Bankruptcy Rule 8013 sets forth the standard of review for appeals from Orders of a Bankruptcy Court. Findings of fact will be upheld "unless clearly erroneous". See Bankruptcy Rule 8013; Resyn Corp. v. United States, 851 F.2d 660, 664 (3rd Cir. 1988). In defining the term "clearly erroneous" the United States Supreme Court has stated that "a finding is clearly erroneous when, although there is evidence to support it, the reviewing court on the entire evidence is left with the definite and firm conclusion that a mistake has been committed." United States v. Gypsum Co., 333 U.S. 364, 365, 68 S.Ct. 525, 527, 92 L.Ed. 746 (1948). Legal conclusions are subject to plenary review. Brown v. Pennsylvania State Employees Credit Union, 851 F.2d 81, 84 (3rd Cir.1988).1

Background
I. Interstate Commerce

Initially I note that under all three statutory schemes cited by the Bankruptcy Court, the Banking Act, N.J.S.A. 17:9A-1 et seq., the Investment Company Act, N.J.S.A. 17:16A-1 et seq., and the Corporations Act, N.J.S.A. 14A:13-11, the prohibitions against an unregistered foreign corporation maintaining an action in New Jersey will only come into play if the foreign corporation has engaged in intrastate business within the state of New Jersey. This is true based both on the plain language of the statutes and under the Commerce Clause of the United States Constitution.

The penalty section of the New Jersey Banking Act precludes foreign banks from bringing suits arising from the transaction of business within New Jersey without a certificate. Section 17:9A-330 provides in pertinent part:

A. A foreign bank shall not be entitled to maintain any action in any court of this State on any cause of action arising out of its transaction of business in this state in violation of the provisions of this article.

N.J.S.A. 17:9A-330 (emphasis added). Similarly, the Investment Company Act only precludes doing business within the state of New Jersey without a certificate:

Prohibition to do business. No investment company as defined in this chapter shall undertake the transaction of an investment business in this State until it shall have complied with the applicable requirements of this chapter and shall have received the certificate of authority of the Commissioner of Insurance . . .

N.J.S.A. 17:16A-2 (emphasis added). Finally, the Corporations Act states:

(1) No foreign corporation transacting business in this State without a certificate of authority shall maintain any action or proceeding in any court of this State, until such corporation shall have obtained a certificate of authority.

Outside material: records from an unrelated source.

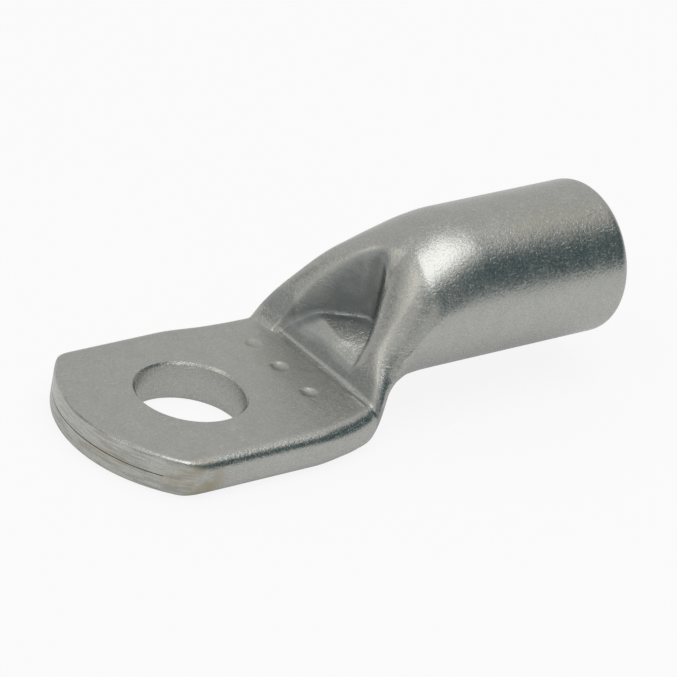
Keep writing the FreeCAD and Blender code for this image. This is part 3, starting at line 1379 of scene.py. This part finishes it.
@dataclass(frozen=True)
class Patch:
    """A soft-edged part of the room with a colour of its own.

    Its place is given in degrees: its middle around from +X, half its width, and its lowest
    and highest angle above the table.
    """

    around: float
    half_width: float
    low: float
    high: float
    colour: Colour
    softness: float = 5.0

    def mask(self, tree: Tree, direction: Socket) -> Socket:
        """Mask that is 1 in the directions of the patch.

        Args:
            tree: the tree that gets the nodes.
            direction: the direction that is looked in.

        Returns:
            The mask.
        """
        heading = tree.vector(Operation.NORMALIZE, tree.vector(Operation.MULTIPLY, direction, LEVEL))
        around = math.radians(self.around)
        edge, full = (
            math.cos(math.radians(self.half_width + sign * self.softness)) for sign in (1.0, -1.0)
        )
        beside = tree.along(heading, (math.cos(around), math.sin(around), 0.0)).ramp(edge, full)
        height = tree.along(direction, UPWARDS)
        low, high = (
            height.ramp(*(math.sin(math.radians(angle + sign * self.softness)) for sign in (-1.0, 1.0)))
            for angle in (self.low, self.high)
        )
        return beside * low * (1.0 - high)


@dataclass
class Studio:
    """Table, panel light, surroundings and camera."""

    azimuth: float = -42.386
    elevation: float = 28.505
    roll: float = 10.822
    distance: float = 400.0
    focal_pixels: float = 5400.0
    aim: Span = (10.917, 3.895)
    frame_pixels: float = 677.0
    origin_height: float = 3.2
    sensor_width: float = 36.0
    clip: Span = (0.01, 20.0)
    table_reach: float = 3000.0
    lit_place: Point = (0.013, 0.0, 0.005)
    table_finish: Plain = Plain()
    room_colour: Colour = (0.62, 0.62, 0.61, 1.0)
    patches: tuple[Patch, ...] = (
        Patch(-33.0, 34.0, 3.0, 46.0, (0.07, 0.115, 0.125, 1.0)),
        Patch(-98.0, 30.0, 32.0, 50.0, (0.12, 0.16, 0.17, 1.0), 7.0),
        Patch(141.0, 14.0, 2.0, 19.0, (0.30, 0.31, 0.30, 1.0)),
        Patch(174.0, 15.0, 16.0, 36.0, (0.85, 0.84, 0.80, 1.0)),
        Patch(174.0, 16.0, 40.0, 60.0, (1.4, 1.37, 1.28, 1.0)),
    )
    panels: tuple[Panel, ...] = (Panel("top_panel", (0.08, -0.14, 0.98), (0.25, 0.25), 1.45),)

    def camera(self) -> None:
        """Sets the camera where the photograph was taken from."""
        angles = (self.azimuth, self.elevation, self.roll)
        azimuth, elevation, roll = (math.radians(angle) for angle in angles)
        reach = math.cos(elevation)
        back = Vector((math.sin(azimuth) * reach, -math.cos(azimuth) * reach, math.sin(elevation)))
        level_right = Vector((math.cos(azimuth), math.sin(azimuth), 0.0))
        level_up = back.cross(level_right)
        right = level_right * math.cos(roll) + level_up * math.sin(roll)
        up = level_up * math.cos(roll) - level_right * math.sin(roll)
        data = bpy.data.cameras.new("photo_camera")
        data.sensor_width = self.sensor_width
        data.lens = self.focal_pixels / self.frame_pixels * data.sensor_width
        data.clip_start, data.clip_end = self.clip
        camera = bpy.data.objects.new("photo_camera", data)
        place = back * self.distance + right * self.aim[0] + up * self.aim[1]
        place = place + Vector((0, 0, self.origin_height))
        matrix = Matrix((right, up, back)).transposed().to_4x4()
        matrix.translation = place * MM
        camera.matrix_world = matrix
        bpy.context.scene.collection.objects.link(camera)
        bpy.context.scene.camera = camera

    def table(self) -> None:
        """Lays a wide matt sheet under the lug."""
        half = self.table_reach
        points = np.array([(-half, -half, 0.0), (half, -half, 0.0), (half, half, 0.0), (-half, half, 0.0)])
        sheet = mesh_object("table_sheet", points, [(0, 1, 2, 3)])
        sheet.data.materials.append(self.table_finish.material())

    def surroundings(self) -> None:
        """Fills the room evenly, with the patches that the barrel and the neck mirror."""
        world = bpy.data.worlds.new("room")
        tree = Tree(world)
        direction = tree.add("ShaderNodeTexCoord", {}, {}, output="Generated")
        shown: Socket | Colour = self.room_colour
        for patch in self.patches:
            shown = tree.blend(patch.mask(tree, direction), shown, patch.colour)
        shown = tree.blend(tree.ray(Ray.CAMERA), shown, grey(1.0))
        background = tree.add("ShaderNodeBackground", {}, {"Color": shown, "Strength": 1.0})
        tree.add("ShaderNodeOutputWorld", {}, {"Surface": background})
        bpy.context.scene.world = world

    def build(self) -> None:
        """Sets up the whole studio."""
        self.camera()
        self.table()
        self.surroundings()
        for panel in self.panels:
            panel.place(Vector(self.lit_place))
        bpy.context.scene.view_settings.view_transform = "Standard"


def main() -> None:
    """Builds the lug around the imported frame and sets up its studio."""
    logging.basicConfig(level=logging.INFO, format="%(name)s: %(message)s")
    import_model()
    maker = CableLug()
    lug = maker.build()
    maker.dress(lug)
    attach(lug, "root")
    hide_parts("cable_lug")
    log.info("%s: %d faces", lug.name, len(lug.data.polygons))
    Studio().build()


if __name__ == "__main__":
    main()
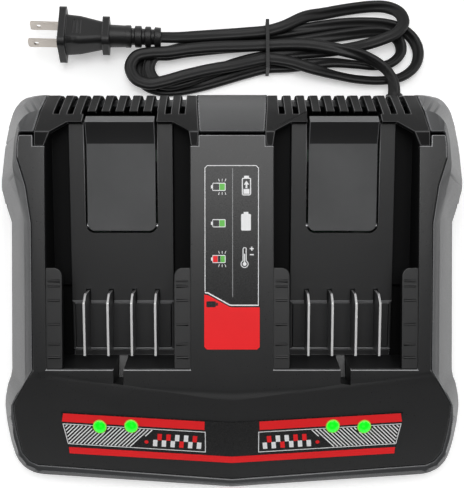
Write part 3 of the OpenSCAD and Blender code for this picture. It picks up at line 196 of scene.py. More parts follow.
def paint(obj, *mats):
    obj.data.materials.clear()
    for m in mats:
        obj.data.materials.append(m)


CARRIED = {
    "steel": ["flap_pin_left", "flap_pin_right", "flap_spring_left", "flap_spring_right"],
    "board": ["terminal_board_left", "terminal_board_right", "led_board_left", "led_board_right",
              "main_board"],
    "screw": ["block_screws", "led_board_screws", "board_screws", "housing_screws", "clamp_screws"],
    "ribbon": ["ribbon_left", "ribbon_right"],
    "header": ["ribbon_headers"],
    "film": ["status_label", "front_label"],
    "lamp": ["led_lamps"],
    "core": ["transformer_core"],
    "winding": ["transformer_winding"],
    "sleeve": ["bulk_capacitor", "output_capacitors"],
    "sink": ["heat_sink_left", "heat_sink_right"],
    "chip": ["power_transistors", "bridge_rectifier"],
    "choke": ["noise_choke"],
    "film_cap": ["film_capacitor"],
    "fuse": ["mains_fuse"],
    "blade": ["fuse_clips"],
    "terminal": ["mains_terminal"],
    "wire": ["mains_wires", "cord_clamp"],
    "foot": ["rubber_feet"],
    "cord": ["cord_strain_relief"],
    "tie": ["cord_tie"],
}
for key, names in CARRIED.items():
    for n in names:
        paint(nodes[n], M[key])


def new_object(name, verts, faces, mats, body="charger", smooth=True, angle=30.0,
               face_mats=None):
    me = bpy.data.meshes.new(name)
    me.from_pydata([tuple(v) for v in verts], [], [tuple(f) for f in faces])
    me.validate()
    ob = bpy.data.objects.new(name, me)
    scene.collection.objects.link(ob)
    for m in mats:
        me.materials.append(m)
    if face_mats is not None:
        me.polygons.foreach_set("material_index", face_mats)
    if smooth:
        me.shade_smooth()
        me.set_sharp_from_angle(angle=math.radians(angle))
    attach(ob, body)
    return ob


WELD = 2e-6  # m, corners this near are one
FLAT_DEG = 0.6  # faces this level with each other are one
EDGE_LENGTH = 2.4  # an edge is rounded from this length up, in widths of its rounding
FACE_AREA = 4.0  # and between faces of this area up, in squares of that width
SMOOTH_DEG, TRIMMED_SMOOTH_DEG = 30, 40  # a trimmed mesh has more facets to smooth over
NORMAL_WEIGHT = 60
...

N.J.S.A. 14A:13-11 (emphasis added).

The language of these statutes is reinforced by the Supreme Court's jurisprudence on the Commerce Clause of the United States Constitution. This clause reads in pertinent part:

The Congress shall have Power . . .
To regulate Commerce . . . among the Several States.

United States Constitution, Article I, § 8. In 1910, the Supreme Court first recognized the right of access to state courts in order to enforce an interstate contract. The Court held that a statute preventing a foreign corporation from bringing suit in another state's courts was tantamount to requiring a license and that when the corporation was engaged in interstate business such a prohibition violated...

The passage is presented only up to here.